The Bottom Line – Teens Will Be Teens

     The lesson learned is that even in a resort that knocks itself out trying to please fickle teens and tweens, your kid’s experience will depend on their attitude as much as on the programming being offered.    You will get the most bang for your buck, and the least whines from the teens, if you match the program choices to your teen’s personality and age.  For some teens, a private lesson might be the best way to get started – the Princess took one the afternoon that we arrived to get a sense of the mountain before her Notch Squad camp the next day.  (If you go this route we highly recommend Rachel Rose). 

Escape to the trails on Madonna and Sterling Mountains

     By comparison,  #1 Son  had no real interest in lessons or groups but gave the Mountain Explorers a try at our request.  We thought the staff was friendly and encouraging and don’t fault them that he decided to bail, as we had let him know that if it wasn’t for him he could take off after giving it a fair shake.  At his age, we were comfortable letting him fly solo – as long as he kept checking in.  The fact that Smugglers’ has excellent top to bottom cell phone service helped a lot in that department!  He did say that the teens who stayed with the group seemed happy with the lessons and support they were getting. 
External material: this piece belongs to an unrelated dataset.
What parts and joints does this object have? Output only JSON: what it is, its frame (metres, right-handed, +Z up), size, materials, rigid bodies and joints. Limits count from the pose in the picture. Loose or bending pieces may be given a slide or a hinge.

     Bottom Line:  When on vacation with teens and tweens, Smugglers’ Notch offers many more options that you will find at most winter resorts so one way or another your teens are likely to find a choice that is right for them.  You just have to make sure they have a say in what that choice will be.

Disclosure:   Smugglers’ Notch provided lodging, activity passes, lift tickets, group lessons and #1 Son’s visit to Arbortrek during our stay.  We paid for meals and private lessons on our own.  Accepting this review opportunity in no way required that we write a positive review.  Travel with Teens and Tweens retains full editorial control over this article and all opinions are ours.